Mensen die media produceren hebben een verantwoordelijkheid ten opzichte van mensen die die media consumeren. Verstrekte informatie moet voor alles waarheidsgetrouw zijn. Zowel bij het onderzoek naar de werkelijke feiten als bij de publicatie daarvan moeten de rechten en de waardigheid van de mens worden gerespecteerd. Catechismus-Compendium, Catechismus van de Katholieke Kerk (15 aug 1997), 2493-2499
De sociale communicatiemedia moeten bijdragen aan de opbouw van een rechtvaardige, vrije en solidaire wereld. Media worden niet zelden gebruikt als wapen in de ideologische strijd, of er wordt omwille van het verlangen naar groter bereik afgezien van elke ethische sturing van de inhoud en ze worden gebruikt als middel om mensen te verleiden en afhankelijk te maken.
Veel mensen, met name kinderen, denken dat alles wat ze in de media zien, waar is. Wanneer in het teken van amusement geweld wordt verheerlijkt, asociaal gedrag wordt getolereerd en de menselijke seksualiteit in het banale wordt getrokken, begaan zowel de verantwoordelijke mediamakers als de controle-instanties die niet hebben ingegrepen een zonde. Catechismus-Compendium, Catechismus van de Katholieke Kerk (15 aug 1997), 2496.2512
Mensen die in de media werken, moeten zich altijd bewust zijn van de opvoedende werking die van hun producten uitgaat.

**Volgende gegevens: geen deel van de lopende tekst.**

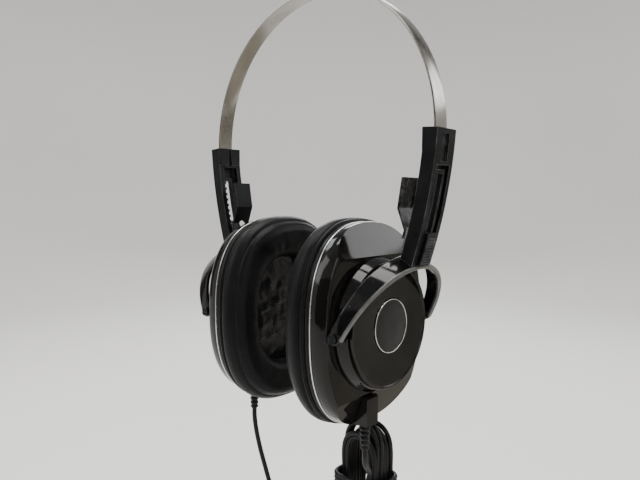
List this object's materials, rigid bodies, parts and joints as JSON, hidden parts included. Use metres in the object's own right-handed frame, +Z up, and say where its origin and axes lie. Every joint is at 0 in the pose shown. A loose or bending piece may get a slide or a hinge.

Jongeren moeten bij zichzelf altijd blijven nagaan of ze nog steeds op onafhankelijke en kritische wijze met media kunnen omgaan, of dat ze inmiddels aan bepaalde media verslaafd zijn geraakt. Elke mens is verantwoordelijk voor zijn ziel. Wie in de media geweld, haat en pornografie consumeert, stompt geestelijk af en berokkent zichzelf schade.
Het ware en het schone horen bij elkaar, want God is zowel de bron van het schone als van de waarheid. De kunst, die aan het schone gewijd is, is daarom een eigen weg naar het geheel en naar God. Catechismus-Compendium, Catechismus van de Katholieke Kerk (15 aug 1997), 2500-2503.2513
Wat we met woorden niet kunnen zeggen, wordt in de kunst uitgedrukt. ‘Kunst is een vrij geschonken overmaat van de innerlijke rijkdom van de mens’ Catechismus-Compendium, Catechismus van de Katholieke Kerk (15 aug 1997), 2501. In grote nabijheid tot het schepperschap van God zijn in de kunstenaar inspiratie en menselijk kunnen verenigd om wat nieuws, een tot nu toe ongezien aspect van de werkelijkheid in een waardevolle vorm te gieten. Kunst is geen doel op zich. Ze moet de mens verheffen, hem wakker schudden, verbeteren en uiteindelijk leiden tot de aanbidding van en dank aan God.